BLOOD PRESSURE is intimately involved with the KIDNEYS, which has an Endocrine function. The Renin( Renal=kidneys) Angiotensin system is a major regulator of blood pressure.
You may have heard of the ACE-2 receptor as the binding site of th COVID Virus. This Angiotensin Converting Enzyme receptor is on the surface of cells all over the body and normally functions to control blood pressure.
DIABETES is the most common cause of end stage renal disease (ESRD), bringing our healthy triad of SLEEP DIET and EXERCISE to our attention once again.
POLYCYSTIC KIDNEY DISEASE is an inherited condition where many nephrons fail to hook up to the urine collecting system, and the fluid builds up into cysts, which then eventually replace the rest of the kidney. Pressure from urine blockage by an enlarged prostate, or even lack of ureteral valves can also back up into the kidneys and eventually cause ESRD.
Infections and autoimmune diseases can result in ESRD. Treatment of ESRD is usually a Kidney transplant or Dialysis. There is a waiting list for the former and the latter is life-altering. You can’t beat a healthy lifestyle.
The US Surgeon General’s office has released a report emphasizing the importance of making hypertension control a national public health priority. Vice Admiral Jerome Adams, MD, MPH, the 20th US Surgeon General, discusses the report’s background and recommendations.
Recorded October 7, 2020.
Salt, so important to human health and disease, is also prominent in HUMAN HISTORY. Civilization has required it from earliest times. Cereal grains, the ‘Staff of life” is relatively low in SODIUM CHLORIDE, salt, making it a desirable food additive.
PRESERVATION of food before refrigeration required salt. Natron (Natrium is latin for salt, and Na is its chemical symbol) was the Egyptian city known for its salt. Salary was an income supplement to Roman Legionnaires for purchase of salt.
Salt, gold and slaves were prominent in north African trade, and salt was often as valuable, ounce for ounce, as gold. “Below the salt” in medieval times meant the “cheap seats” in Feasts; only the “high table” had salt.
SEA WATER was about 0.9% salt at the dawn of Life, and that is presently the salt concentration in EXTRACELLULAR FLUID.
TASTE BUDS are happy with salty foods, and one set is specialized to pick up salty favors. The 4 others are sweet, sour, bitter and umami.

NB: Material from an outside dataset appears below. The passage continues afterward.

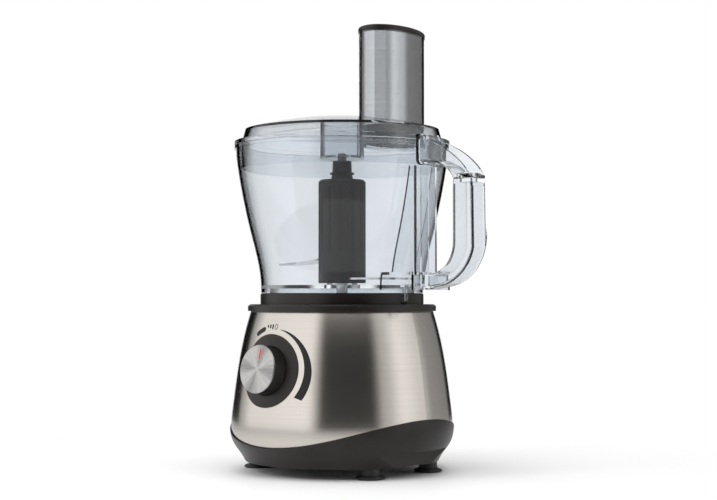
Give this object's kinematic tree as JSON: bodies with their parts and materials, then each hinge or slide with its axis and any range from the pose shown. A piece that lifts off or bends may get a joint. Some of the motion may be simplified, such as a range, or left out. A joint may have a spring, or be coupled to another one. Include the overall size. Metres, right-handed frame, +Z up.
{
  "type": "food processor",
  "caption": "Food processor: round steel-wrapped motor base with a dial, clear handled bowl, domed lid, oval feed tube with pusher, and a two-blade cutter.",
  "frame": {"origin": "on the spindle axis, in the plane that the four feet stand on", "axes": "+Z up along the spindle, -Y towards the speed dial, +X towards the bowl's handle"},
  "size_m": [0.2601, 0.2101, 0.3938],
  "materials": {
    "brushed_steel": "fine horizontal brushing",
    "black_plastic": "satin moulded",
    "inner_plastic": "moulded, unpainted",
    "clear_plastic": "clear, polished",
    "rubber": "soft matte",
    "blade_steel": "ground",
    "spun_metal": "spun, circular brushing",
    "red_mark": "painted inlay",
    "shaft_steel": "turned",
    "lamination": "stacked sheet",
    "copper": "enamelled wire",
    "bronze": "sintered",
    "carbon": "pressed carbon",
    "board": "circuit board",
    "pressed_metal": "zinc plated"
  },
  "bodies": {
    "base": {"base_skirt": "black_plastic", "cord_gland": "rubber", "steel_wrap": "brushed_steel", "body_liner": "inner_plastic", "base_plate": "black_plastic", "foot_front_left": "rubber", "foot_front_right": "rubber", "foot_rear_left": "rubber", "foot_rear_right": "rubber", "top_deck": "black_plastic", "interlock_switch": "inner_plastic", "motor_frame": "pressed_metal", "frame_grommets": "rubber", "frame_screws": "shaft_steel", "spindle_bushes": "bronze", "motor_stator": "lamination", "field_coils": "copper", "lower_bracket": "pressed_metal", "upper_bracket": "pressed_metal", "motor_bushes": "bronze", "brush_holders": "bronze", "carbon_brushes": "carbon", "drive_belt": "rubber", "dial_bezel": "black_plastic", "speed_switch": "inner_plastic", "control_board": "board"},
    "plunger": {"switch_plunger": "inner_plastic"},
    "rotor": {"rotor_shaft": "shaft_steel", "armature": "lamination", "commutator": "copper", "cooling_fan": "inner_plastic", "motor_pulley": "shaft_steel"},
    "drive": {"drive_pulley": "inner_plastic", "spindle": "shaft_steel", "pulley_nut": "shaft_steel", "blade_hub": "black_plastic", "lower_blade": "blade_steel", "upper_blade": "blade_steel"},
    "dial": {"dial_shaft": "inner_plastic", "speed_knob": "black_plastic", "knob_cap": "spun_metal", "pointer_mark": "red_mark"},
    "bowl": {"bowl": "clear_plastic", "handle_grip": "clear_plastic", "handle_cover": "clear_plastic"},
    "rod": {"interlock_rod": "clear_plastic"},
    "lid": {"lid": "clear_plastic"},
    "pusher": {"pusher_core": "black_plastic", "pusher_sleeve": "brushed_steel", "pusher_cap": "black_plastic"}
  },
  "joints": [
    {"name": "drive_spin", "type": "hinge", "parent": "base", "child": "drive", "pos_m": [0, 0, 0.1], "axis": [0, 0, 1], "continuous": true},
    {"name": "rotor_spin", "type": "hinge", "parent": "base", "child": "rotor", "pos_m": [0, 0.052, 0.09], "axis": [0, 0, 1], "continuous": true},
    {"name": "dial_turn", "type": "hinge", "parent": "base", "child": "dial", "pos_m": [0, -0.09404, 0.092], "axis": [0, 0.9877, -0.1564], "range_deg": [-35, 125]},
    {"name": "bowl_twist", "type": "hinge", "parent": "base", "child": "bowl", "pos_m": [0, 0, 0.16], "axis": [0, 0, 1], "range_deg": [0, 25]},
    {"name": "lid_twist", "type": "hinge", "parent": "bowl", "child": "lid", "pos_m": [0, 0, 0.29], "axis": [0, 0, 1], "range_deg": [0, 20]},
    {"name": "pusher_lift", "type": "slide", "parent": "lid", "child": "pusher", "axis": [0, 0, 1], "range_m": [0, 0.09]},
    {"name": "rod_rise", "type": "slide", "parent": "bowl", "child": "rod", "axis": [0, 0, 1], "range_m": [0, 0.004]},
    {"name": "plunger_rise", "type": "slide", "parent": "base", "child": "plunger", "axis": [0, 0, 1], "range_m": [0, 0.003]}
  ],
  "couplings": [
    {"joint": "rotor_spin", "follows": "drive_spin", "ratio": 6.5263},
    {"joint": "rod_rise", "follows": "lid_twist", "m_per_rad": 0.011459},
    {"joint": "plunger_rise", "follows": "lid_twist", "m_per_rad": 0.0085943}
  ]
}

As you can see, these taste buds were pro-evolutionary in our paleolithic ancestors.
The extra salt, sugar, and fats that taste so good in our present modern, excessive society are over-generously supplied by capitalistic producers intent on enhancing sales. Portions keep getting ever larger to encourage us to eat more.
Salt supports BLOOD PRESSURE, and sometimes ER Patients in shock are given saline infusions. More commonly, HYPERTENSION is treated by salt restriction, as illustrated in the accompanying Infographic.
POTASSIUM is the most common cation in the INTRACELLULAR FLUID, just as Sodium is most common in the Extracellular fluid. Our bodies fastidiously defend narrow concentration limits of Sodium, Potassium and other electrolytes which are important constituents of the famous Milieu interieur.
It is interesting that the Sodium-Potassium ATP Pump requires a large percentage of the ENERGY used to keep us alive. This pump also keeps our cell membranes POLARIZED, so important in NERVE TRANSMISSION.
So eat a lot of NATURAL FOODS, high in potassium, and avoid the catsup, sauces and condiments that riddle our high sodium, Fast food, modern diets.